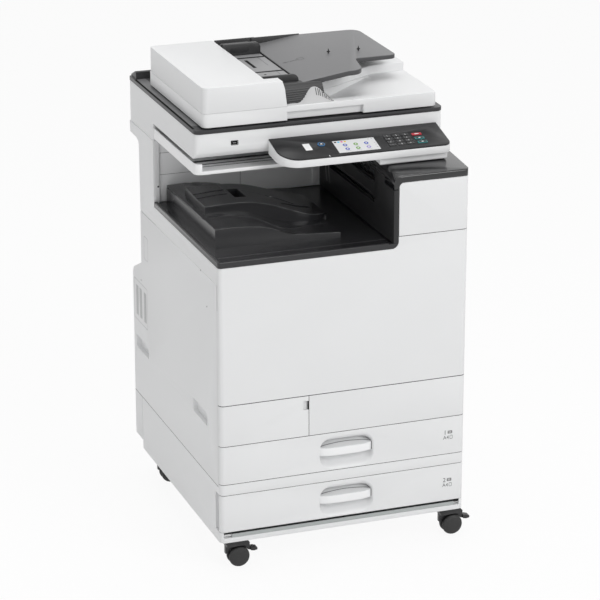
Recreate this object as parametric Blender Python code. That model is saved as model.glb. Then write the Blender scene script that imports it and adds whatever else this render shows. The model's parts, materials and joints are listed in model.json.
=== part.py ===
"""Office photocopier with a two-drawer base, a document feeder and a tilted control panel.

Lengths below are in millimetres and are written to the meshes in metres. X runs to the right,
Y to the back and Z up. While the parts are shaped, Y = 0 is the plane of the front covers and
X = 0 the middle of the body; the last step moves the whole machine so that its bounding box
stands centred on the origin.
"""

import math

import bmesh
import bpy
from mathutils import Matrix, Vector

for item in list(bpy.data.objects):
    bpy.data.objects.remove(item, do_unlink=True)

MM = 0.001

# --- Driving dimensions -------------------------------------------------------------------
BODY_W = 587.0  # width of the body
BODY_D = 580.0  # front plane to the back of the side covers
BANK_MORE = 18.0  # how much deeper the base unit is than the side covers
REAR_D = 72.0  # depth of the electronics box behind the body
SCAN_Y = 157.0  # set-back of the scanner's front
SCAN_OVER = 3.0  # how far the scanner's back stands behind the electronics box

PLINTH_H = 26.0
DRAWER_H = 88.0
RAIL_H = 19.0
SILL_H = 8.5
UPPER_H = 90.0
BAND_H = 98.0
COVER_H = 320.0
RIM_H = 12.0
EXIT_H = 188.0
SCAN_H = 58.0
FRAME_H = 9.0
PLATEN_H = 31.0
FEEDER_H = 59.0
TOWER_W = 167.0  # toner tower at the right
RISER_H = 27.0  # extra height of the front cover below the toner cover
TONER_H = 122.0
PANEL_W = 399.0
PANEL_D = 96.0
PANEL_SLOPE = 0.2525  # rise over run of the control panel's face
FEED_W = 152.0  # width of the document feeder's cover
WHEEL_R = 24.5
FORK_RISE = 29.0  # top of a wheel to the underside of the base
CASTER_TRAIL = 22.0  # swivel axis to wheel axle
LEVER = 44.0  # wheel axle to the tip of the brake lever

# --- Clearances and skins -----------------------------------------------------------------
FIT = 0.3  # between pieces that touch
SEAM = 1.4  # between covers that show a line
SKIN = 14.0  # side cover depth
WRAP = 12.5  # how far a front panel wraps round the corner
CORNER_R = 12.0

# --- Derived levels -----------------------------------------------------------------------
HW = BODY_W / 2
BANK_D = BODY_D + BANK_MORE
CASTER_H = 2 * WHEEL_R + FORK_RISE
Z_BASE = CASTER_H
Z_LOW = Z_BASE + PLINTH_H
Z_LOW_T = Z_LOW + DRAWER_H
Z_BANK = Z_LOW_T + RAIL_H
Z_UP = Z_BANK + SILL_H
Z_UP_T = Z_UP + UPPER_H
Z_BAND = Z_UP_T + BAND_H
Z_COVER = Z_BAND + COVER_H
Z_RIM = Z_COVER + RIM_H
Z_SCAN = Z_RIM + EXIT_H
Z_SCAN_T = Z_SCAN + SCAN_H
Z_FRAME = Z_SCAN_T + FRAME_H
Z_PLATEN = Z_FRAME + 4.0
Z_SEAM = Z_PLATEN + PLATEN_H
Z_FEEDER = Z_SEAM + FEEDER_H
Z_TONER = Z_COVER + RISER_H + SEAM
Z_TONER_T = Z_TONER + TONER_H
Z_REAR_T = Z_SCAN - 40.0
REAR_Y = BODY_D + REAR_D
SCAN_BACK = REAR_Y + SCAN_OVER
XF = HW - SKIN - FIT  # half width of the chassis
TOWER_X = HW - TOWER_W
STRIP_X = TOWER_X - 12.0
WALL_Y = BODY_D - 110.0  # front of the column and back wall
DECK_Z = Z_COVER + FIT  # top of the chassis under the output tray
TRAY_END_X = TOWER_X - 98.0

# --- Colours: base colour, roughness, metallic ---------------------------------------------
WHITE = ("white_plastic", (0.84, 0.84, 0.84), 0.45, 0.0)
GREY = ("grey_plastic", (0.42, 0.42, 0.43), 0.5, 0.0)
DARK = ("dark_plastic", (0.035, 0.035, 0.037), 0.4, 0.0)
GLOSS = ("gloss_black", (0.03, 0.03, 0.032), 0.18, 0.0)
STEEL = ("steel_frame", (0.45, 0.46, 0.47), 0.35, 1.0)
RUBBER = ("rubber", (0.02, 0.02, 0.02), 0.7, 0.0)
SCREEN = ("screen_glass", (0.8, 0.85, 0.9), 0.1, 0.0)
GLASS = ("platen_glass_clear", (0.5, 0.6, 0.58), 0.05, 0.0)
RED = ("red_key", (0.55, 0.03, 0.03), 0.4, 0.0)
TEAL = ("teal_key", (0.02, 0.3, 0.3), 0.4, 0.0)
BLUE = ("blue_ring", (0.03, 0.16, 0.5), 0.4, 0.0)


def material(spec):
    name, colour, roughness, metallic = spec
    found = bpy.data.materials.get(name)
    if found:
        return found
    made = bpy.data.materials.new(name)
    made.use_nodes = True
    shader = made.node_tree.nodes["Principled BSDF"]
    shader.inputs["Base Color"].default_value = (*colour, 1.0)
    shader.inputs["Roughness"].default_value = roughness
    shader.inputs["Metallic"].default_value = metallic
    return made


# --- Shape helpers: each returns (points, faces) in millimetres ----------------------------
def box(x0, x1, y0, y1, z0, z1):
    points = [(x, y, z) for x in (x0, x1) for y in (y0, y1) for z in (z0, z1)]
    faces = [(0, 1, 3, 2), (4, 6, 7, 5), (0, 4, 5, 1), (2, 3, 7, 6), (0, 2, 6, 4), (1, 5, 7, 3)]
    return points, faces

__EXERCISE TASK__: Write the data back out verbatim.

__WORKED SOLUTION__:
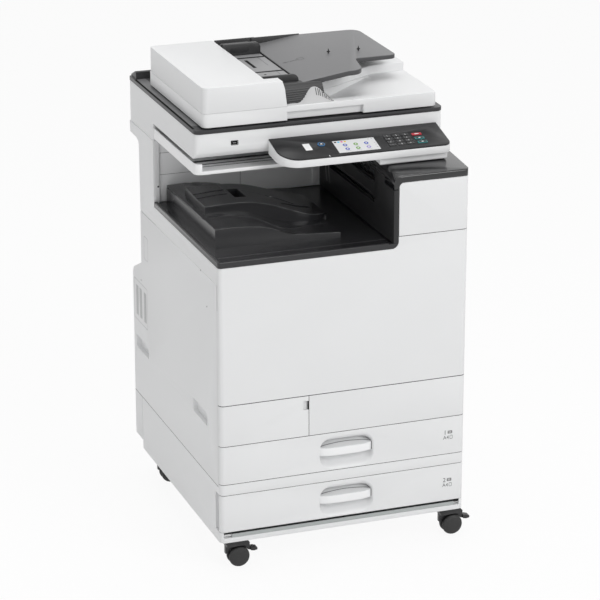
Recreate this object as parametric Blender Python code. That model is saved as model.glb. Then write the Blender scene script that imports it and adds whatever else this render shows. The model's parts, materials and joints are listed in model.json.
=== part.py ===
"""Office photocopier with a two-drawer base, a document feeder and a tilted control panel.

Lengths below are in millimetres and are written to the meshes in metres. X runs to the right,
Y to the back and Z up. While the parts are shaped, Y = 0 is the plane of the front covers and
X = 0 the middle of the body; the last step moves the whole machine so that its bounding box
stands centred on the origin.
"""

import math

import bmesh
import bpy
from mathutils import Matrix, Vector

for item in list(bpy.data.objects):
    bpy.data.objects.remove(item, do_unlink=True)

MM = 0.001

# --- Driving dimensions -------------------------------------------------------------------
BODY_W = 587.0  # width of the body
BODY_D = 580.0  # front plane to the back of the side covers
BANK_MORE = 18.0  # how much deeper the base unit is than the side covers
REAR_D = 72.0  # depth of the electronics box behind the body
SCAN_Y = 157.0  # set-back of the scanner's front
SCAN_OVER = 3.0  # how far the scanner's back stands behind the electronics box

PLINTH_H = 26.0
DRAWER_H = 88.0
RAIL_H = 19.0
SILL_H = 8.5
UPPER_H = 90.0
BAND_H = 98.0
COVER_H = 320.0
RIM_H = 12.0
EXIT_H = 188.0
SCAN_H = 58.0
FRAME_H = 9.0
PLATEN_H = 31.0
FEEDER_H = 59.0
TOWER_W = 167.0  # toner tower at the right
RISER_H = 27.0  # extra height of the front cover below the toner cover
TONER_H = 122.0
PANEL_W = 399.0
PANEL_D = 96.0
PANEL_SLOPE = 0.2525  # rise over run of the control panel's face
FEED_W = 152.0  # width of the document feeder's cover
WHEEL_R = 24.5
FORK_RISE = 29.0  # top of a wheel to the underside of the base
CASTER_TRAIL = 22.0  # swivel axis to wheel axle
LEVER = 44.0  # wheel axle to the tip of the brake lever

# --- Clearances and skins -----------------------------------------------------------------
FIT = 0.3  # between pieces that touch
SEAM = 1.4  # between covers that show a line
SKIN = 14.0  # side cover depth
WRAP = 12.5  # how far a front panel wraps round the corner
CORNER_R = 12.0

# --- Derived levels -----------------------------------------------------------------------
HW = BODY_W / 2
BANK_D = BODY_D + BANK_MORE
CASTER_H = 2 * WHEEL_R + FORK_RISE
Z_BASE = CASTER_H
Z_LOW = Z_BASE + PLINTH_H
Z_LOW_T = Z_LOW + DRAWER_H
Z_BANK = Z_LOW_T + RAIL_H
Z_UP = Z_BANK + SILL_H
Z_UP_T = Z_UP + UPPER_H
Z_BAND = Z_UP_T + BAND_H
Z_COVER = Z_BAND + COVER_H
Z_RIM = Z_COVER + RIM_H
Z_SCAN = Z_RIM + EXIT_H
Z_SCAN_T = Z_SCAN + SCAN_H
Z_FRAME = Z_SCAN_T + FRAME_H
Z_PLATEN = Z_FRAME + 4.0
Z_SEAM = Z_PLATEN + PLATEN_H
Z_FEEDER = Z_SEAM + FEEDER_H
Z_TONER = Z_COVER + RISER_H + SEAM
Z_TONER_T = Z_TONER + TONER_H
Z_REAR_T = Z_SCAN - 40.0
REAR_Y = BODY_D + REAR_D
SCAN_BACK = REAR_Y + SCAN_OVER
XF = HW - SKIN - FIT  # half width of the chassis
TOWER_X = HW - TOWER_W
STRIP_X = TOWER_X - 12.0
WALL_Y = BODY_D - 110.0  # front of the column and back wall
DECK_Z = Z_COVER + FIT  # top of the chassis under the output tray
TRAY_END_X = TOWER_X - 98.0

# --- Colours: base colour, roughness, metallic ---------------------------------------------
WHITE = ("white_plastic", (0.84, 0.84, 0.84), 0.45, 0.0)
GREY = ("grey_plastic", (0.42, 0.42, 0.43), 0.5, 0.0)
DARK = ("dark_plastic", (0.035, 0.035, 0.037), 0.4, 0.0)
GLOSS = ("gloss_black", (0.03, 0.03, 0.032), 0.18, 0.0)
STEEL = ("steel_frame", (0.45, 0.46, 0.47), 0.35, 1.0)
RUBBER = ("rubber", (0.02, 0.02, 0.02), 0.7, 0.0)
SCREEN = ("screen_glass", (0.8, 0.85, 0.9), 0.1, 0.0)
GLASS = ("platen_glass_clear", (0.5, 0.6, 0.58), 0.05, 0.0)
RED = ("red_key", (0.55, 0.03, 0.03), 0.4, 0.0)
TEAL = ("teal_key", (0.02, 0.3, 0.3), 0.4, 0.0)
BLUE = ("blue_ring", (0.03, 0.16, 0.5), 0.4, 0.0)


def material(spec):
    name, colour, roughness, metallic = spec
    found = bpy.data.materials.get(name)
    if found:
        return found
    made = bpy.data.materials.new(name)
    made.use_nodes = True
    shader = made.node_tree.nodes["Principled BSDF"]
    shader.inputs["Base Color"].default_value = (*colour, 1.0)
    shader.inputs["Roughness"].default_value = roughness
    shader.inputs["Metallic"].default_value = metallic
    return made


# --- Shape helpers: each returns (points, faces) in millimetres ----------------------------
def box(x0, x1, y0, y1, z0, z1):
    points = [(x, y, z) for x in (x0, x1) for y in (y0, y1) for z in (z0, z1)]
    faces = [(0, 1, 3, 2), (4, 6, 7, 5), (0, 4, 5, 1), (2, 3, 7, 6), (0, 2, 6, 4), (1, 5, 7, 3)]
    return points, faces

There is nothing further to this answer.